>> Begin DATASET RECORDS

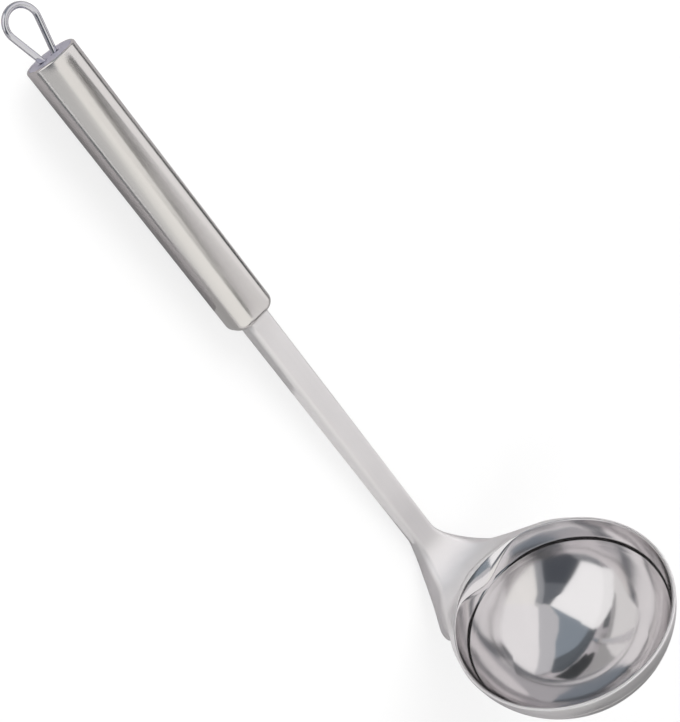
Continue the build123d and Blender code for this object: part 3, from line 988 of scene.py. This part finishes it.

>> End DATASET RECORDS
>> Begin DATASET RECORDS

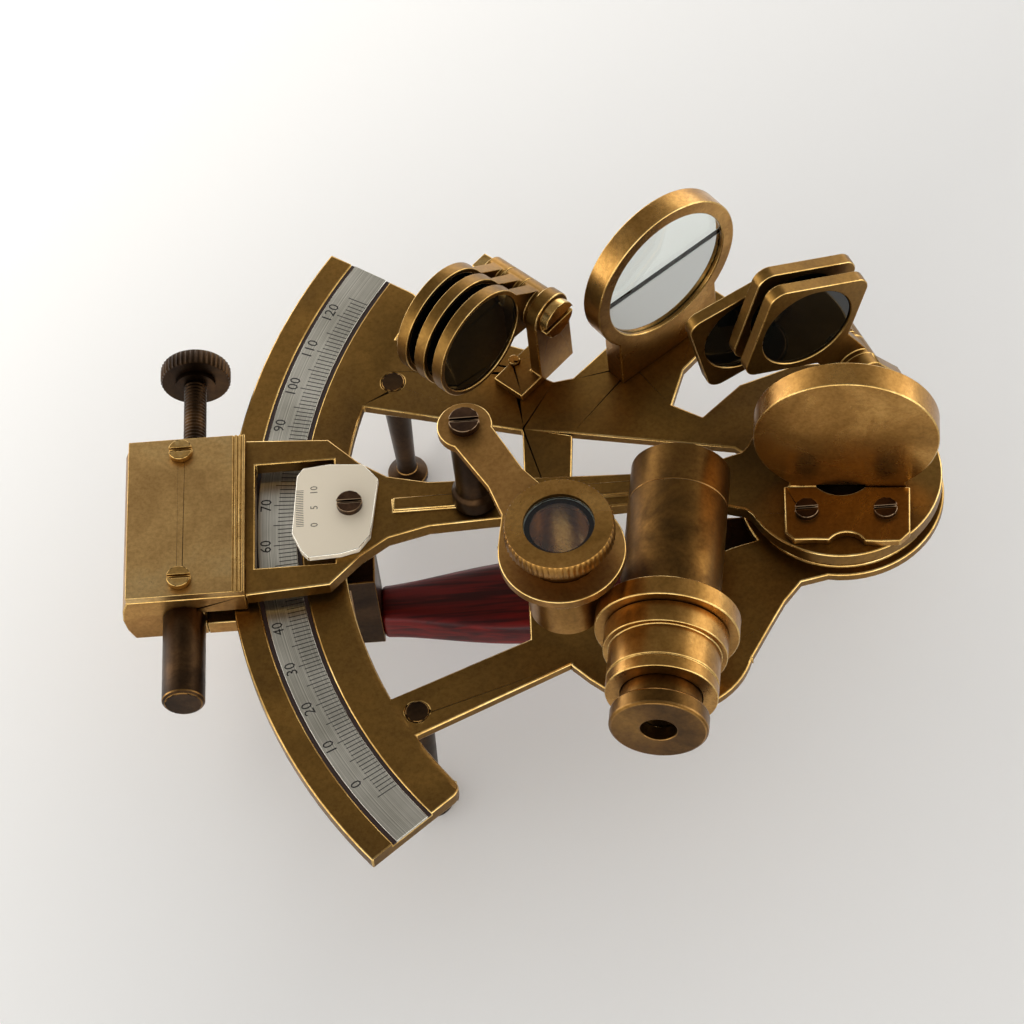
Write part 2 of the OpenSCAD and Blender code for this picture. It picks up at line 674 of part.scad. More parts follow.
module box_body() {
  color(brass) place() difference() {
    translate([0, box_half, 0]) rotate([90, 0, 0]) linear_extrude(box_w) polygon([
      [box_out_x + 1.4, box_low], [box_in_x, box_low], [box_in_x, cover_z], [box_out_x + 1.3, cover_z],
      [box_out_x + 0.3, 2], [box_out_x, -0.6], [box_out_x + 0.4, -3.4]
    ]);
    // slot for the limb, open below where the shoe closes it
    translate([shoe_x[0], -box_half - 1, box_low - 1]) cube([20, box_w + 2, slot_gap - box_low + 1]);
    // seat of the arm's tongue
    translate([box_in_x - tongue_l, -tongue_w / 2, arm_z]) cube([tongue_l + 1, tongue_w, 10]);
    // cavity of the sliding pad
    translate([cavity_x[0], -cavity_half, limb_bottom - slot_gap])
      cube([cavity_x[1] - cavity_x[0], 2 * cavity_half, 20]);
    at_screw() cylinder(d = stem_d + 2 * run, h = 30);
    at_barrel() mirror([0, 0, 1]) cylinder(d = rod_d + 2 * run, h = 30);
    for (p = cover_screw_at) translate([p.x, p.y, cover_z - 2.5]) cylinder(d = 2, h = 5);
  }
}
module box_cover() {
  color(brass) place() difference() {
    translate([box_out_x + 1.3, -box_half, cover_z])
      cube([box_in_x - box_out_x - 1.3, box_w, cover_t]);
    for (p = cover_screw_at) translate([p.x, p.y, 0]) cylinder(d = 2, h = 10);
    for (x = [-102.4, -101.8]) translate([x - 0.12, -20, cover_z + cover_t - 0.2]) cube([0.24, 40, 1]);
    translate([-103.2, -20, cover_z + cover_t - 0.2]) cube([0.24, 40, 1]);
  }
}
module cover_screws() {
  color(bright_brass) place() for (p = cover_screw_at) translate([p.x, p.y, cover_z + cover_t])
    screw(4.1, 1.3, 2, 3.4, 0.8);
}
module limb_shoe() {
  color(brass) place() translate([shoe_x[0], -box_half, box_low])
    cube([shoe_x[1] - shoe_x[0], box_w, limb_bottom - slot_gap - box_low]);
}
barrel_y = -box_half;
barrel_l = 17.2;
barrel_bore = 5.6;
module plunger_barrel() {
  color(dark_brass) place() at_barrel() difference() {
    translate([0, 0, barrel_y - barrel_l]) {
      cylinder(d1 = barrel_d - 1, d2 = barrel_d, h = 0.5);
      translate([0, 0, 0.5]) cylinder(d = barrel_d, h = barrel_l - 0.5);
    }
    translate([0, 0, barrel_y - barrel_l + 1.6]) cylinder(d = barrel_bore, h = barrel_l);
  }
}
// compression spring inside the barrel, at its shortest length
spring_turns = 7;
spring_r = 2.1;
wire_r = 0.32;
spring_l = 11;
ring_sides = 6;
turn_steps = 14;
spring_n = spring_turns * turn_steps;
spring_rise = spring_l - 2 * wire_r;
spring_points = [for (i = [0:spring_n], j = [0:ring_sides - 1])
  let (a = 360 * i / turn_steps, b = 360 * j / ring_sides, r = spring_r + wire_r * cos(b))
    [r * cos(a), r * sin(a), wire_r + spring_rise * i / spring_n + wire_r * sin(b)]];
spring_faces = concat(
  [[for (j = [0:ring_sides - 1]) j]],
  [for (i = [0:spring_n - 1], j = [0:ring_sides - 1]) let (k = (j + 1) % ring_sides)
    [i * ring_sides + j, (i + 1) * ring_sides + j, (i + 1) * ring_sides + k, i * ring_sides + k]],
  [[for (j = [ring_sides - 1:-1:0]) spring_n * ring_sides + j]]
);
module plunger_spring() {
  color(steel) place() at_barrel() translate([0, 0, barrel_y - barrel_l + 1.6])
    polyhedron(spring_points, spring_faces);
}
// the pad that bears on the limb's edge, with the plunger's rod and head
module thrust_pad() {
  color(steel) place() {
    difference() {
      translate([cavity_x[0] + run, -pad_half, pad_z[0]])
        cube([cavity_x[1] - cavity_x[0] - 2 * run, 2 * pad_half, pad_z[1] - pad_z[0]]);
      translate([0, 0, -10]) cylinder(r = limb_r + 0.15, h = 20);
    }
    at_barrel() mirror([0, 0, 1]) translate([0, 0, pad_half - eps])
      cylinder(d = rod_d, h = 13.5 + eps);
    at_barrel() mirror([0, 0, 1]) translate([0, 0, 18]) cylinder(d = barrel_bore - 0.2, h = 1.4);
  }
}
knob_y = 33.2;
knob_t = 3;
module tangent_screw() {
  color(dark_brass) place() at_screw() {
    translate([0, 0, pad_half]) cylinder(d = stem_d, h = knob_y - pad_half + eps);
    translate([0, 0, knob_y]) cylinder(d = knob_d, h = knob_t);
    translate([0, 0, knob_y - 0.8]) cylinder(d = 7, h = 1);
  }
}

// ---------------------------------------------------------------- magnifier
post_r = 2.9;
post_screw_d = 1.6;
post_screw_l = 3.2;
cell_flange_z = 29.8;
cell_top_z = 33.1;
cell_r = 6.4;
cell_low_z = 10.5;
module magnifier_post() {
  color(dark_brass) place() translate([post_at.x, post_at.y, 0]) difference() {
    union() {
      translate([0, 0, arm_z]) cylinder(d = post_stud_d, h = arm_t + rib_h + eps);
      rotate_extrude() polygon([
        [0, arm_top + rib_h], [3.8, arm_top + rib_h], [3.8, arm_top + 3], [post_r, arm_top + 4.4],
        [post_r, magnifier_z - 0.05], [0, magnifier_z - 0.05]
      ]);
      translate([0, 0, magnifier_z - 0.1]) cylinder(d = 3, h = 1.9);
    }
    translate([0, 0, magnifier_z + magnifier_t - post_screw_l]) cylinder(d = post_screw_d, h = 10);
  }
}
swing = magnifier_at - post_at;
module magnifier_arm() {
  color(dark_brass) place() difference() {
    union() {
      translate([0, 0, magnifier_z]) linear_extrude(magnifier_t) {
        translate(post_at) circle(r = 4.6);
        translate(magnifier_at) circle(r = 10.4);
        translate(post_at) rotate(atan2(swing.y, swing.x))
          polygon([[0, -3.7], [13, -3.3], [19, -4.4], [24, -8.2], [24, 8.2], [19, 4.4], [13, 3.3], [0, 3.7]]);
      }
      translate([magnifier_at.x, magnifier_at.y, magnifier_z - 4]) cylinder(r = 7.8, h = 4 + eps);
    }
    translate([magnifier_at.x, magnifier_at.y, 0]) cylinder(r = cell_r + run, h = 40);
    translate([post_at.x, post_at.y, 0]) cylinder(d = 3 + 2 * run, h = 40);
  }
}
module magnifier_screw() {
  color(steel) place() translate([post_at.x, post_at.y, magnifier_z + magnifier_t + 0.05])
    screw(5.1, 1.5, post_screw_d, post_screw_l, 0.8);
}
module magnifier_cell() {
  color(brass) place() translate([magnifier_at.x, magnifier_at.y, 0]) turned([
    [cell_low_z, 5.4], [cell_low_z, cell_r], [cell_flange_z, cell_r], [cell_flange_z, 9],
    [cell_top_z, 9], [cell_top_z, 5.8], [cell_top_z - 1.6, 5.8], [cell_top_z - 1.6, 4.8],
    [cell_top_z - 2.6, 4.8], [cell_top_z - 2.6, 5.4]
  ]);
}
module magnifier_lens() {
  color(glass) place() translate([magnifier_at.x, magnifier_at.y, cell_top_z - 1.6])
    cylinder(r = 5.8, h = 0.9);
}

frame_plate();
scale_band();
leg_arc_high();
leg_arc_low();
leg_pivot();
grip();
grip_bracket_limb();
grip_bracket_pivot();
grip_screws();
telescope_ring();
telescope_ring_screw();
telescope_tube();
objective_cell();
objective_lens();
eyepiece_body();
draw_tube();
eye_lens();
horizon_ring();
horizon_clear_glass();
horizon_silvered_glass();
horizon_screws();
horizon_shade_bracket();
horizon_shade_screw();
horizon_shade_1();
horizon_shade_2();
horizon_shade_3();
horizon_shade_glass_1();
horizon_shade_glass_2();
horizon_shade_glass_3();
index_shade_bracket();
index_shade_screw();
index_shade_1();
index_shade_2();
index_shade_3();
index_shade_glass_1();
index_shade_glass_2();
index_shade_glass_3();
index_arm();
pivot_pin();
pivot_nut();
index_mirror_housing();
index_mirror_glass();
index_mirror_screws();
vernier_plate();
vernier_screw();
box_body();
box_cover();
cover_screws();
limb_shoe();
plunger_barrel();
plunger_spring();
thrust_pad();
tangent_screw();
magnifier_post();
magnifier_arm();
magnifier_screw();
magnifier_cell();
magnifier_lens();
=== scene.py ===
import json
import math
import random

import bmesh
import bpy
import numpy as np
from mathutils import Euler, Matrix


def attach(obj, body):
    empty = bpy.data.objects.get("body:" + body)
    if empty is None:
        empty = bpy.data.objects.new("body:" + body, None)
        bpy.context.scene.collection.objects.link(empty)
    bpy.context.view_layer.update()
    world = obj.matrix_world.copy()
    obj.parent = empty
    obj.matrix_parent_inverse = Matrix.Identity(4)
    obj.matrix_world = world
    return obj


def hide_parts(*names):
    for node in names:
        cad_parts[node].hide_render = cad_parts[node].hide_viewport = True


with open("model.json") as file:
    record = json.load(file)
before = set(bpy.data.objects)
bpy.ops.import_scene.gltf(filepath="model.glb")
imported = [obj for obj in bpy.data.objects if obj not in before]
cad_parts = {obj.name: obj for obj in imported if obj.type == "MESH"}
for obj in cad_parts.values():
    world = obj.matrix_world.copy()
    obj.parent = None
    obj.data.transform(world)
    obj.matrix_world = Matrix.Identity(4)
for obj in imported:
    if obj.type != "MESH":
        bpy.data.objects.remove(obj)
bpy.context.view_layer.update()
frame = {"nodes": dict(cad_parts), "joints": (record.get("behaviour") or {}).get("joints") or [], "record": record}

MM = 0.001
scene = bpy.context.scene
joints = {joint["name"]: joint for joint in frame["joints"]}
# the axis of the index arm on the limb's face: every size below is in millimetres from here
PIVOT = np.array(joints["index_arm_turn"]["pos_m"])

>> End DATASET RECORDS
>> Begin DATASET RECORDS

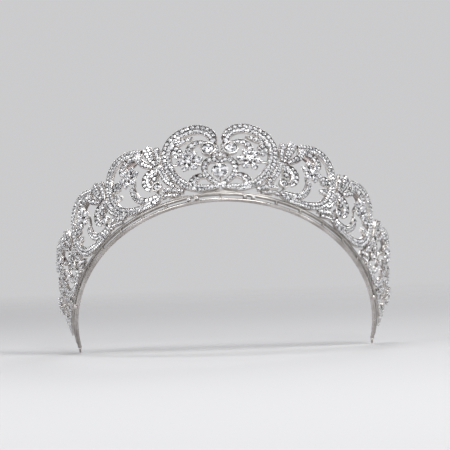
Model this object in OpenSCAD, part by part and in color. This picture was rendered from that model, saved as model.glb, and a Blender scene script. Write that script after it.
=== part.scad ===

>> End DATASET RECORDS

Retype, in the same exact form, the lines of the material above from the line holding "frame_plate();" through the line holding "cad_parts[node].hide_render = cad_parts[node].hide_viewport".

frame_plate();
scale_band();
leg_arc_high();
leg_arc_low();
leg_pivot();
grip();
grip_bracket_limb();
grip_bracket_pivot();
grip_screws();
telescope_ring();
telescope_ring_screw();
telescope_tube();
objective_cell();
objective_lens();
eyepiece_body();
draw_tube();
eye_lens();
horizon_ring();
horizon_clear_glass();
horizon_silvered_glass();
horizon_screws();
horizon_shade_bracket();
horizon_shade_screw();
horizon_shade_1();
horizon_shade_2();
horizon_shade_3();
horizon_shade_glass_1();
horizon_shade_glass_2();
horizon_shade_glass_3();
index_shade_bracket();
index_shade_screw();
index_shade_1();
index_shade_2();
index_shade_3();
index_shade_glass_1();
index_shade_glass_2();
index_shade_glass_3();
index_arm();
pivot_pin();
pivot_nut();
index_mirror_housing();
index_mirror_glass();
index_mirror_screws();
vernier_plate();
vernier_screw();
box_body();
box_cover();
cover_screws();
limb_shoe();
plunger_barrel();
plunger_spring();
thrust_pad();
tangent_screw();
magnifier_post();
magnifier_arm();
magnifier_screw();
magnifier_cell();
magnifier_lens();
=== scene.py ===
import json
import math
import random

import bmesh
import bpy
import numpy as np
from mathutils import Euler, Matrix


def attach(obj, body):
    empty = bpy.data.objects.get("body:" + body)
    if empty is None:
        empty = bpy.data.objects.new("body:" + body, None)
        bpy.context.scene.collection.objects.link(empty)
    bpy.context.view_layer.update()
    world = obj.matrix_world.copy()
    obj.parent = empty
    obj.matrix_parent_inverse = Matrix.Identity(4)
    obj.matrix_world = world
    return obj


def hide_parts(*names):
    for node in names:
        cad_parts[node].hide_render = cad_parts[node].hide_viewport = True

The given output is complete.